Люди сильно подавлены. Итак, сегодня они проводят новый процесс.
Я чувствую себя без специальности, без любви детей и жены, без матери и отца, как человек, которого крючком подхватили под хлястик жилетки и вот он повис в воздухе и болтается.
Пишу с трудом пьесу или рассказы, с трудом потому, что самый воздух, который вдыхаю, невкусный, как в склепе… Но сил много и мог бы жить бурно и творчески.
М. Кольцов, мальчишка из кадетской «Киевской мысли», сидит в Мадриде. А. Толстой только что вернулся изза границы. Суммирует и сообщает впечатления.
27 ноябряВсе дни на съезде Советов. Вчера не был на вечернем, т. к. принимал испанскую делегацию в моем учреждении. Сегодня вечером направился туда, но едва спустился на лифте к выходу, как начался мой обычный сердечный припадок. Я немедленно поднялся обратно. Вошел в гостиную и по «рецепту» доктора Перекрестовой, опершись двумя руками о спинку кресла, сделал такой вдох, какой необходим, когда тебя тошнит. После этого лег на диван. Тотчас же припадок начал ослабевать и через 2–3 минуты совершенно исчез. Я исключительно поражен. Неужели в самом деле я нашел средство, останавливающее мои припадки?

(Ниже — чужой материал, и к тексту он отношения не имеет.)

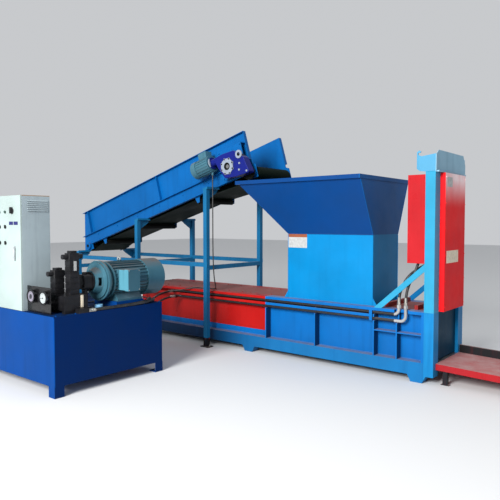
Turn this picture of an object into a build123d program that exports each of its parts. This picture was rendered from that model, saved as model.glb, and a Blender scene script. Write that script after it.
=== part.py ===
from build123d import *
from math import asin, atan2, cos, hypot, pi, radians, sin, tan
import os

os.makedirs("parts", exist_ok=True)

# Clearances: running gap between pieces that move past each other
RUN = 0.3
SHAFT_FIT = 0.05

# Press body: two side walls with outside ribs around a straight chamber.
# X runs towards the discharge, Y away from the operator side, Z up.
PRESS_LEN = 4900
FRONT_X = PRESS_LEN / 2
REAR_X = -PRESS_LEN / 2
CHAMBER_W = 620
WALL_T = 30
RIB_DEPTH = 110
WALL_IN = CHAMBER_W / 2
WALL_OUT = WALL_IN + WALL_T
SIDE_Y = WALL_OUT + RIB_DEPTH
PLATE = 12
BEAM_Z0 = 78
BEAM_H = 144
FLOOR_Z = BEAM_Z0 + BEAM_H
TOP_Z = 778
FLANGE_T = 33
FLANGE_Z = TOP_Z - FLANGE_T
FLOOR_T = 25
CROSS_W = 80
CROSS_PITCH = 815
EYE_INSET = 245
EYE_PITCH = 1960
EYE_R = 16
ROOF_T = 20
ROOF_Z = TOP_Z - ROOF_T
RIB_T = 16
JOINT_X = 183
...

28 ноябряПрежде чем лечь в кровать и начать читать книжку Макса Валье[235] о полетах в мировое пространство, хочу записать сейчас, в 0.30 ночи, несколько философских мыслей, пришедших мне в голову во время одиночной прогулки перед сном во время симпатичного теплого снегопада.
…Природа всегда великолепна. Идет ли дождь, снег, палит ли солнце, или низко плывут свинцовые тучи, всегда природа прекрасна. Временами зимой в Париже меня начинал возмущать и беспокоить непрерывный надоедливый дождь, но ведь это не от дождя, а оттого, что это происходило в Париже. Неприятности были не от дождя, а от города. В лесу, в поле, в деревне — этот дождь мог бы навеять хоть и грустные мечтания, но все же трогательные и приятные. Природа всегда очаровательна!